Galactic Points of Interest
-Mon Mothma (Genevive O’Reilly) has her daughter make a formal introduction to the son of Davo Sculden. The ISB is watching her and her driver is a spy. Agent Blevin is on it, and he’s very curious about Worthless Perrin’s gambling debts. O'Reilly has been brilliant all season, and we're both excited and scared to see what happens to Mon Mothma next.
-The Spellhaus plan went forward, and Anto Kreegyr is gone. Partagaz (Anton Lesser) doesn’t care that there aren’t any prisoners, even though Dedra wishes that there were. “Today was about wiping the taste of Aldhani from the Emperor’s mouth,” Partagaz chides her.
-Death Troopers make their first Andor appearance in this episode. They didn’t turn the tide.
-The Time Wrangler (the guy who keeps time in ritual fashion by banging on the anvil in the tower) might be our favorite character on the entire show? We already loved him, but we loved him even more when a stormtrooper scaled the tower and tried to stop the banging. The Time Wrangler kicked the trooper to his death. What time is it? Time to die.

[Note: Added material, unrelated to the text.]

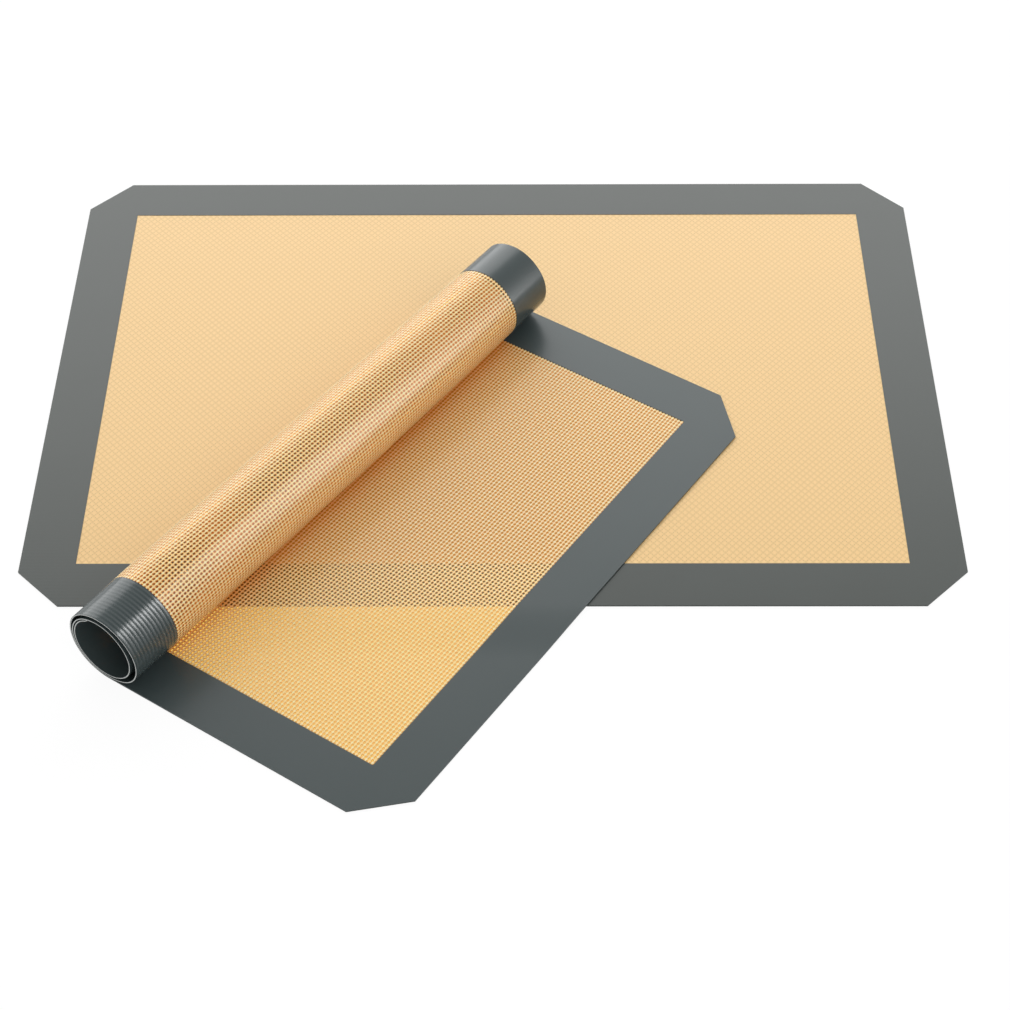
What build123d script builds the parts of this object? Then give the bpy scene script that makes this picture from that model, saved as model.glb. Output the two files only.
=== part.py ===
from build123d import *
import math
import os

# A pair of like woven baking mats. One lies flat on the table. The other lies across it,
# turned aside, and is rolled up along its length from one end for two and a half turns.
# Each mat is a glass cloth with a silicone coat on both faces, clear amber over the
# window in the middle and grey along the border. The underside is one even face. On
# the upper side the border's coat is the thicker, so the window lies a little lower.
# The origin is the centre of the flat mat's underside. X runs along its long side,
# Y across it, away from the viewer, and Z is up. All lengths are in millimetres.

# One mat, laid out flat
mat_length = 420.0
mat_width = 295.0
corner_cut = 20.0
border_width = 25.0
cloth_thickness = 0.30
under_coat = 0.20
upper_border_coat = 0.20
upper_window_coat = 0.15

# Where the second mat's centre would lie if it were unrolled, and how far it is turned
second_mat_x = -132.6
second_mat_y = -30.2
second_mat_turn = -34.1

# The roll: where the sheet leaves the table, measured from the mat's centre, how far
# the roll is turned out of square, and its radius, which shrinks a step each quarter turn
roll_start = 68.4
roll_skew = 1.65
first_radius = 19.0
radius_step = 0.45

# Room that cutting tools run past what they cut: beside the sheet, and through its face
overrun = 5.0
coat_overrun = 0.05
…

-We may not return to Ferrix in Season 2, but we’re very glad that Bix, Brasso, and B2 are headed to the “Gangi Moon” where Cassian will hopefully see them again. We definitely want to see them again. We’ve loved Bix and B2 from the start, and Brasso has become another king.
-We know that Cassian doesn’t die, so what does Luthen do with him? Where does he take him? Tony Gilroy has said that Season 2 will go to Yavin 4, so that could be their next stop. Cassian has proved to be an asset that can be trusted, it’s time to let him join the official rebellion.

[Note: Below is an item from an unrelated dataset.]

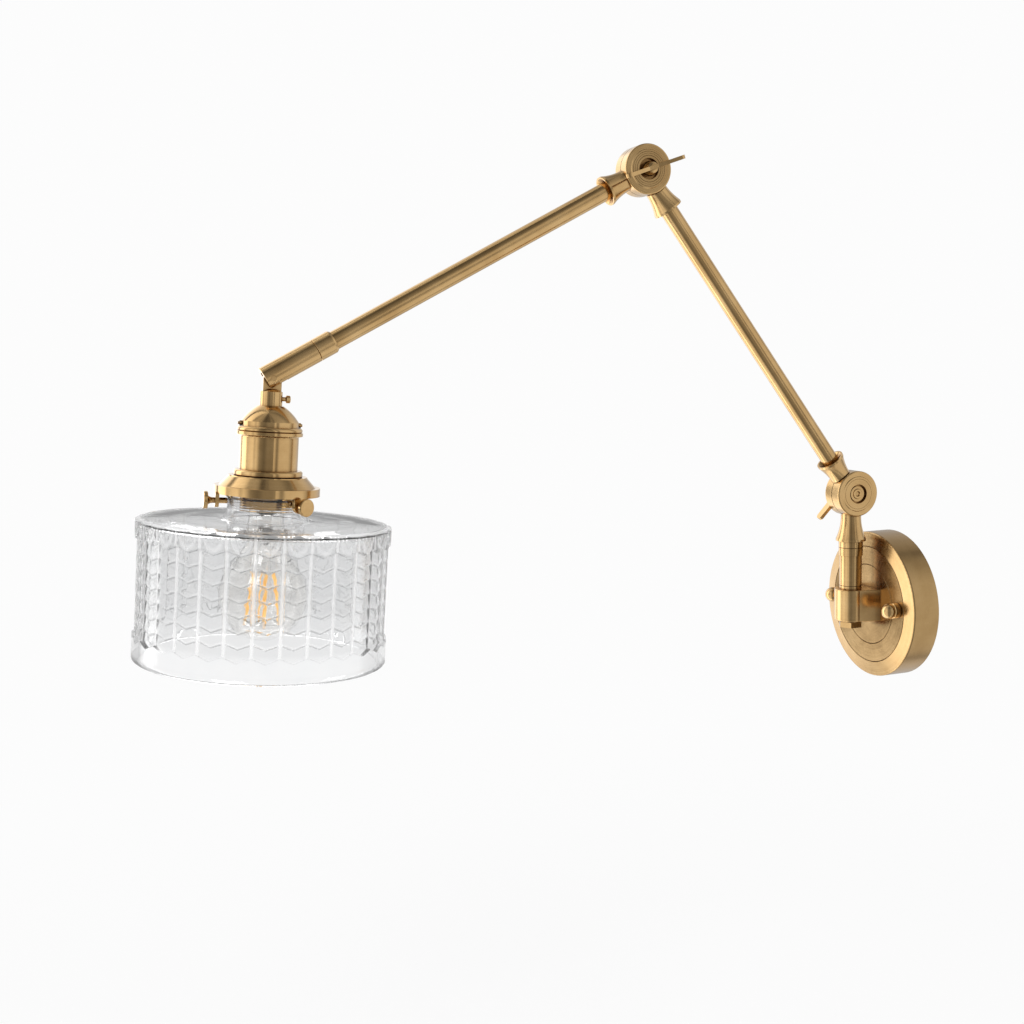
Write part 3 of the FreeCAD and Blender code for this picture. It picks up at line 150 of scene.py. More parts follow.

-One of our favorite lines of the episode came from Maarva’s holo: “The dead lifted me with their truth. And now I’m dead, and I yearn to lift you.”
-Another favorite line was a personal message from Maarva, delivered to Cassian from Brasso. The entire message is heartbreaking (she is definitely proud of him) but the last line is the kicker: “I love him more than anything he could ever do wrong.”
-Though every word from both Nemik and Maarva is a treasure, our favorite line (in an episode and season packed with nothing but favorite lines) goes to Cassian himself. Bix shows that she’s not defeated completely when she mouths “stone and sky” along with the crowd outside. When Cassian rescues her, they speak of Maarva. Cassian only has one thing to say about his mother, and Luna plays the simple line perfectly: “Wasn’t she great?”
-So ends Season 1 of the biggest Star Wars surprise of the year. We expected to love The Book of Boba Fett and Obi-Wan Kenobi (and we did) but nothing prepared us for how head-smashingly perfect this series is. It is as big and as powerful as the Death Star itself, and it makes us want to wake up. It makes us want to try. We might end up fighting a planet destroyer with a sharp stick, but so what. We’re all just bricks in the end.
Andor Season 1 is now streaming on Disney+. “Eyes open, possibilities everywhere.”